Atidzhe Alieva-Veli (Атидже Алиева-Вели) (born 1981) is a Bulgarian politician of the Movement for Rights and Freedoms who has been serving as a Member of the European Parliament since 2019.

==Early life and education==
Alieva-Veli was born on 18 September in Devin, but grew up in Borino. After finishing school, she studied biotechnology for a bachelor's degree until 2003, followed by a degree in industrial biotechnology at Sofia University until 2005. In early 2014, she completed a second master's degree in Public Administration at the University of National and World Economy in Sofia.

==Professional career==
Alieva-Veli started her professional career in the Bulgarian branch of Danone.
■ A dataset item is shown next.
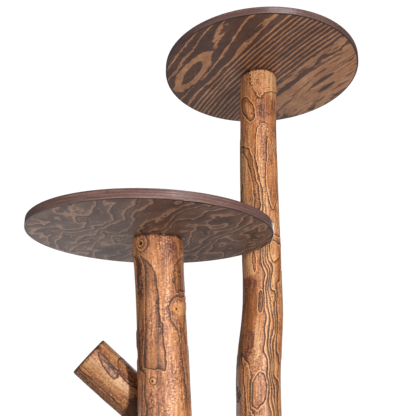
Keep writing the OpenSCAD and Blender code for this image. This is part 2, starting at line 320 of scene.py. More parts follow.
# %% [markdown]
# ## The logs
# A peeled log isn't a smooth cylinder. The knife and the sander cut through the yearly
# layers, and each cut layer ends in a low step, so a log looks like a map with contour
# lines. Knots push the layers outwards and make closed loops.
# The relief here starts as a growth field: a number at each point of the surface that says
# how many layers lie above it. Stretched noise gives its long waves. Loops, lobes and knots
# are added where the real logs show them. Whole numbers in the field are the steps.
# All lengths here are millimetres, and a degree round a log counts as if the log were
# LOG_RADIUS thick everywhere.

# %% Noise and outlines
LOG_RADIUS = 50.0
DEGREE = math.radians(1) * LOG_RADIUS


def smooth(t):
    t = np.clip(t, 0.0, 1.0)
    return t * t * (3.0 - 2.0 * t)


def field_noise(places, size, seed):
    stretched = places / np.array(size) + seed
    flat = [noise.noise(Vector(p)) for p in stretched.reshape(-1, 3)]
    return np.array(flat).reshape(places.shape[:-1])


def turned(around):
    """The same angles, between -180 and 180 degrees."""
    return (around + 180.0) % 360.0 - 180.0


def reach(around, along, loop, wobble):
    """How far each point is from a loop's middle: 1 on the loop's outline."""
    mid_around, mid_along, half_width, half_length, lean, square = loop
    x = turned(around - mid_around) * DEGREE
    y = along - mid_along
    c, s = math.cos(math.radians(lean)), math.sin(math.radians(lean))
    u = np.abs(x * c - y * s) / half_width
    v = np.abs(x * s + y * c) / half_length
    return (u ** square + v ** square) ** (1.0 / square) + wobble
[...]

In 2011, she began working for the State Agricultural Fund (SFA), and from 2013 she was one of several deputy directors.

==Political career==
In parliament, Alieva-Veli has since been serving on the Committee on Agriculture and Rural Development (since 2020) and the Committee on Employment and Social Affairs (2019-2020). In addition to her committee assignments, she is part of the Parliament's delegation to the EU-Kazakhstan, EU-Kyrgyzstan, EU-Uzbekistan and EU-Tajikistan Parliamentary Cooperation Committees and for relations with Turkmenistan and Mongolia.